Hess masterminded the plan that succeeding in giving Hitler sole control of the Party in the early 1920s. He also formulated the Nazi Party's doctrine and policy, writing the articles setting out their aims and agenda in the Nazi newspaper, the Völkischer Beobachter.

After the failed coup in Munich of November 1923 (the 'Beer Hall putsch'), Hitler and Hess were imprisoned together in the fortress of Landsberg am Lech. Here they began work on Mein Kampf. Although standard histories describe Hess merely as Hitler's secretary, to whom he dictated the “bible” of National Socialism, according to those who knew and worked with Hess before the war, Hess was actually Hitler's co-author, writing most of the chapters dealing with geopolitics.

It was Rudolf Hess who developed the ultimate method of whipping up Nazi hysteria: he envisaged and organised the infamous Nuremberg Rallies, and developed the 'Cult of the Führer', inventing the Romanesque 'Heil Hitler!' greeting and the craven 'Mein Führer' mode of address. He was, in many respects, the perfect spin doctor.

When the Nazis achieved power in 1933, Hess was named Minister without Portfolio and Deputy Führer. He had complete control of the Nazi Party – having responsibility for appointments at every level, both local and national, throughout Germany. All laws had to be approved by him - it was his signature, not Hitler's, that had to appear on them.

According to the Nazi Party Yearbook for 1941 (the year that he flew to Britain):

'By decree of the Führer of 21st April 1933, the Deputy of the Führer received full power to decide in the name of the Führer on all matters concerning Party leadership. Thus, the Deputy of the Führer is the representative of the Führer, with full power over the entire leadership of the National Socialist German Workers' Party... All the threads of the Party work are gathered together by the Deputy of the Führer. He gives the final Party word on all intra-Party plans and all questions vital for the existence of the German people.'

The man so often marginalised by historians held the following offices: Commissar for Foreign Policy; Commissar for All Technological Matters and Organisation; Commissar for All University Matters and University Policy, and Head of the Office for Racial Policy. Hess was in sole charge of two supremely important organisations: the Auslandorganisation (Foreign  Organisation), which controlled the Nazi Party abroad, using its outlets for propaganda and intelligence gathering. This organisation had been useful to Berlin in agitating in Czechoslovakia and Poland before they fell. The other organisation of great significance was the Verbindungsstab (Liaison Staff), which acted as a central intelligence agency and in which all the information gathered by other organisations - such as the Gestapo - ended up, being used to keep an eye on potential threats, including members of the Nazi hierarchy. Within the Verbindungsstab was a foreign intelligence organisation that worked through the diplomatic circles abroad, the Pfeffer Network, which was under Hess's personal control. 

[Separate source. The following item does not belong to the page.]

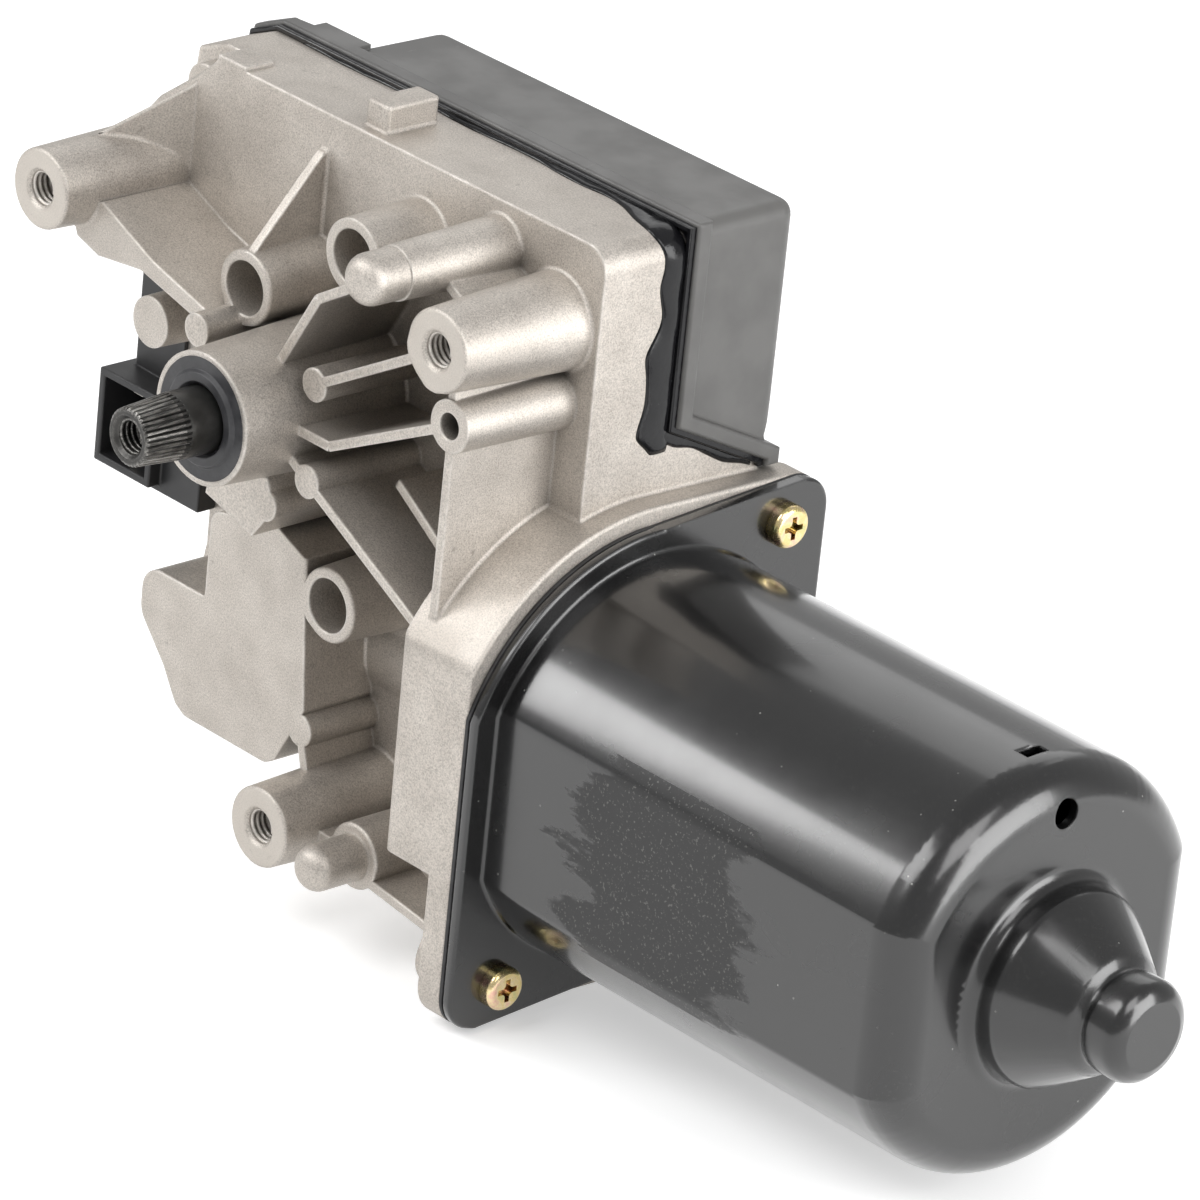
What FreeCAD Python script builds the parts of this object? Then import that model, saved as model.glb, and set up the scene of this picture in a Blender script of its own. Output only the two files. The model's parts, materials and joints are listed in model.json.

On the verge of war, he represented Hitler on the Secret Cabinet Council, and when war erupted, on the Ministerial Council for Defence of the Reich, which ran the Nazi war effort. 

All this suggests that, contrary to the post-war image of Rudolf Hess, he was an extremely important and powerful figure - and consequently his flight to Britain in May 1941 must have been considerably more than the unimportant sideshow historians love to portray. It was the Deputy Führer, not some political has-been, who flew to Britain in the middle of the war as a peace envoy.

THE SECRET OF THE HESS MISSION

There are three key questions about the Hess mission that any theory needs to address, which are:

  1. What was Hess's ultimate aim in undertaking such a hazardous journey into the heart of enemy territory?

  2. Did Hitler know about it?

  3. Did anyone in Britain know he was coming? Did they assist him to get there? And if so, who were they?

The Official Story

The standard explanation of the affair is that Hess had fallen out of favour with Hitler and the Nazi hierarchy and was trying to re-establish himself by undertaking a desperate mission that would please his Führer, but without Hitler's knowledge.  (Hitler had never wanted to be the enemy of Britain and in any case was about to launch an attack on Russia, so was keen not to have another enemy at his back.) Hess conceived the plan and carried out all the preparations single-handedly. He was of unsound mind, believing that there was an influential British peace party that would usurp Churchill.

The main supporters of the official line today are Lord James Douglas-Hamilton (son of the wartime Duke), in The Truth about Rudolf Hess (1992), and Roy Conyers Nesbit, The Flight of Rudolf Hess: Myths and Reality (1999).